Trick-or-Treating: How Old is Too Old?

Most of us have those childhood memories of dressing up for school Halloween parties and going around the neighborhood with our friends to gather as much sugar as possible, then proceeding to take advantage of our eight-year-old metabolisms.

But we’re older now, and sadly, it isn’t quite socially acceptable for us to participate in the activities that we used to. Should it be accepted for kids over the age of, say, twelve to go get dressed up and go trick-or-treating? Given the proper established parameters, I say yes. In our world, with our lack of unity between fellow Americans, I believe there ought to be at least one night out of the year when anyone can go outside and get some candy from their neighbors.
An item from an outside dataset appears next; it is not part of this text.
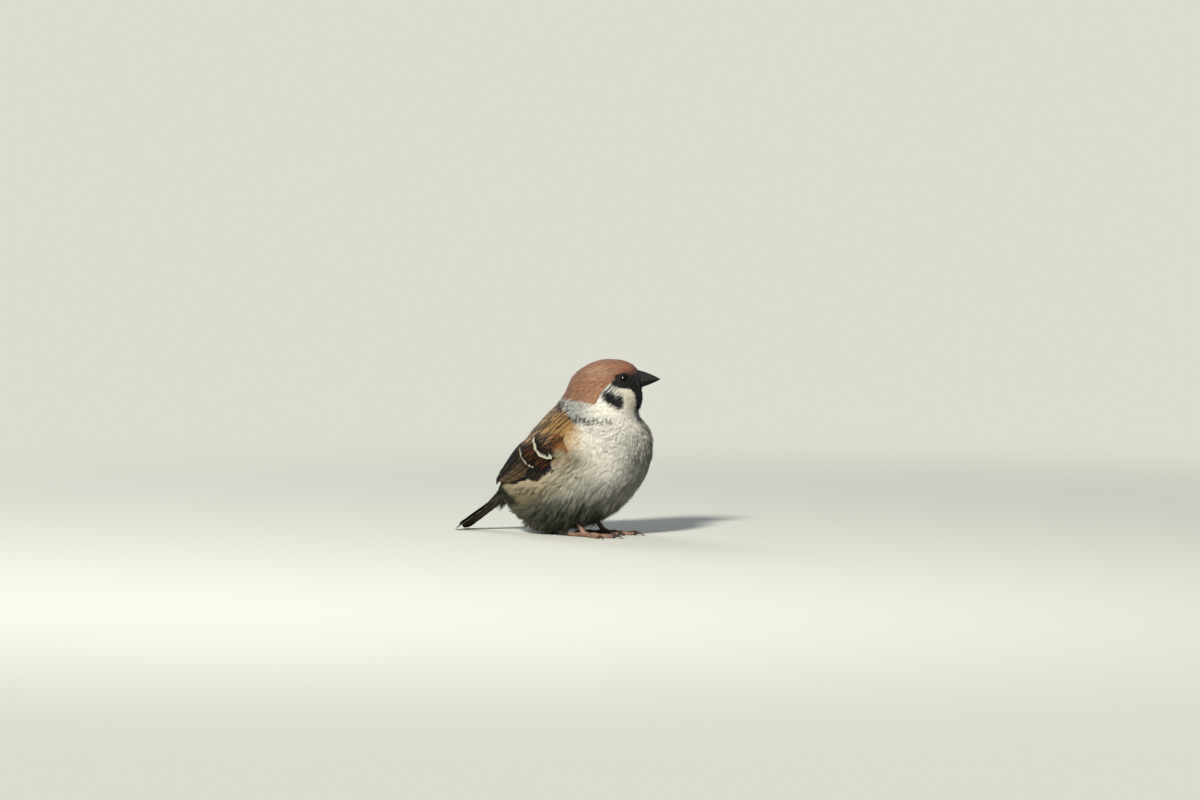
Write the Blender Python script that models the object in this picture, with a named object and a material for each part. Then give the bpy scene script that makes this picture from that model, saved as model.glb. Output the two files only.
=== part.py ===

The argument against teenage trick-or-treating is that it could become dangerous to young children if older people are integrating into a space typically not reserved for them. As this is a valid point, and we certainly don’t want to put any kids in a bad situation, parents probably shouldn’t be leaving their young children unsupervised.

Over half of my choir class (17 out of 28) voted that teenagers under the age of 18 ought to be accepted in trick-or-treating traditions. We’re lonely, bored, and a good percentage of us are depressed. Can we at least have this one opportunity during first semester to go back to our elementary roots? We could use a time to be avoid being judged heavily by the Baby Boomers.